Example: we want to determine the value of the CKM element $V_{cb}$ from the total branching ratio of $B\to D\ell\nu$. We need

an existing measurement, consisting of a probability distribution (e.g. a normal distribution with a central value and standard deviation) associated to the observable BR(B0->Dlnu),
probability distributions for all the other parameters entering the prediction, like the $b$ quark mass (these reside in the ParameterConstraints class),
a likelihood simply defining we are interested in a likelihood function from the existing measurement of the observable BR(B0->Dlnu) with a set of nuisance parameters (namely all parameters the prediction depends on except $V_{cb}$),

The first two points – PDFs for measurements and input parameters – are already included by default in flavio (but can be modified or extended by the user), while the last point has to be specified by the user.

Given the likelihood function, the user can use any Python fitting tool like iminuit, scipy, emcee, or pypmc (depending on the statistical approach) to determine the posterior probability or profile likelihood of the parameter of interest.

Experimental data

flavio already comes with a database of existing experimental measurements. They are defined in the YAML file measurements.yml (view on Github).

To add additional measurements not included in the above file, you can create your own file in the same format and add any measurements you like. The format for the various probability distributions is discussed in detail on a separate page. You can then load the file by

flavio.measurements.load('my_measurements.yml')

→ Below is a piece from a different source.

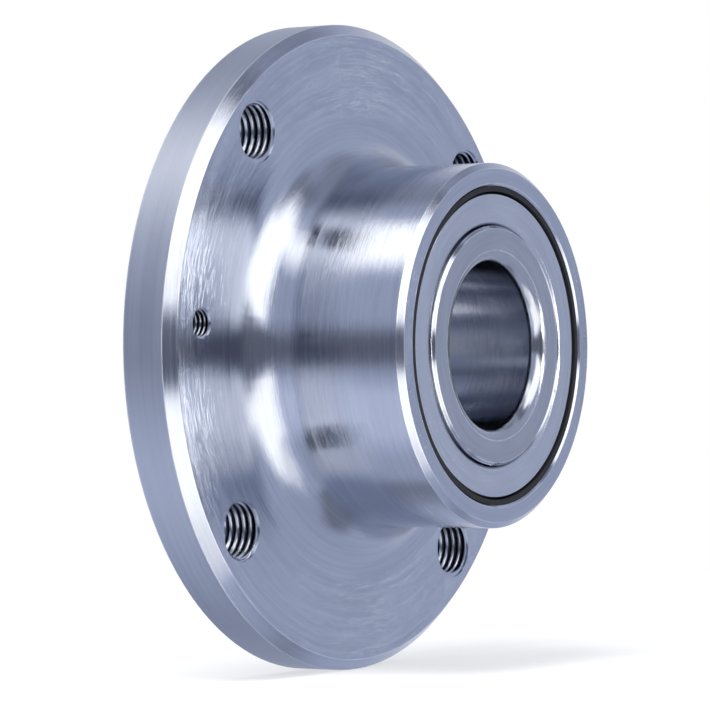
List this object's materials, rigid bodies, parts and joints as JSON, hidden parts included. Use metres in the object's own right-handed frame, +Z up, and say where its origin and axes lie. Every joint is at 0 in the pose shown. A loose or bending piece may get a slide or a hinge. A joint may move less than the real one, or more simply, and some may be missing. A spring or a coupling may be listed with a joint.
{
  "type": "wheel hub bearing",
  "caption": "Flanged wheel hub with a turning outer ring on two rows of angular-contact balls, tapped flange holes, a long barrel and a cassette seal at each end.",
  "frame": {"origin": "hub axis at the wheel mounting face of the flange", "axes": "the hub axis is Y: +Y points out of the wheel side, -Y along the barrel towards the vehicle, and +Z is up"},
  "size_m": [0.128, 0.0518, 0.128],
  "materials": {
    "hub_steel": "fine turned steel",
    "ring_steel": "ground bearing steel",
    "slinger_steel": "pressed stainless steel, satin",
    "case_steel": "pressed steel, satin",
    "seal_rubber": "moulded nitrile rubber, matt",
    "cage_nylon": "glass-filled nylon, natural",
    "ball_steel": "polished bearing steel"
  },
  "bodies": {
    "inner_rings": {"inner_ring_inboard": "ring_steel", "slinger_inboard": "slinger_steel", "inner_ring_outboard": "ring_steel", "slinger_outboard": "slinger_steel"},
    "hub": {"hub_flange": "hub_steel", "seal_case_inboard": "case_steel", "seal_rubber_inboard": "seal_rubber", "seal_case_outboard": "case_steel", "seal_rubber_outboard": "seal_rubber"},
    "cage_inboard": {"cage_inboard": "cage_nylon", "ball_inboard_01": "ball_steel", "ball_inboard_02": "ball_steel", "ball_inboard_03": "ball_steel", "ball_inboard_04": "ball_steel", "ball_inboard_05": "ball_steel", "ball_inboard_06": "ball_steel", "ball_inboard_07": "ball_steel", "ball_inboard_08": "ball_steel", "ball_inboard_09": "ball_steel", "ball_inboard_10": "ball_steel", "ball_inboard_11": "ball_steel", "ball_inboard_12": "ball_steel", "ball_inboard_13": "ball_steel", "ball_inboard_14": "ball_steel"},
    "cage_outboard": {"cage_outboard": "cage_nylon", "ball_outboard_01": "ball_steel", "ball_outboard_02": "ball_steel", "ball_outboard_03": "ball_steel", "ball_outboard_04": "ball_steel", "ball_outboard_05": "ball_steel", "ball_outboard_06": "ball_steel", "ball_outboard_07": "ball_steel", "ball_outboard_08": "ball_steel", "ball_outboard_09": "ball_steel", "ball_outboard_10": "ball_steel", "ball_outboard_11": "ball_steel", "ball_outboard_12": "ball_steel", "ball_outboard_13": "ball_steel", "ball_outboard_14": "ball_steel"}
  },
  "joints": [
    {"name": "hub_spin", "type": "hinge", "parent": "inner_rings", "child": "hub", "pos_m": [0, -0.0179, 0], "axis": [0, 1, 0], "continuous": true},
    {"name": "cage_inboard_spin", "type": "hinge", "parent": "inner_rings", "child": "cage_inboard", "pos_m": [0, -0.02834, 0], "axis": [0, 1, 0], "continuous": true},
    {"name": "cage_outboard_spin", "type": "hinge", "parent": "inner_rings", "child": "cage_outboard", "pos_m": [0, -0.00746, 0], "axis": [0, 1, 0], "continuous": true}
  ],
  "couplings": [
    {"joint": "cage_inboard_spin", "follows": "hub_spin", "ratio": 0.5762},
    {"joint": "cage_outboard_spin", "follows": "hub_spin", "ratio": 0.5762}
  ]
}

Needless to say, you are welcome to add any missing measurements via a pull request on Github.

Wilson coefficients

While the preceding discussion focused on fitting parameters $\vec\xi$, the equivalent applies also to fitting new physics contributions to Wilson coefficients. The provided likelihood function takes a parameter dictionary and an instance of flavio.WilsonCoefficients (or wilson.Wilson) as input, such that any dependence on parameters or Wilson coefficients can be investigated.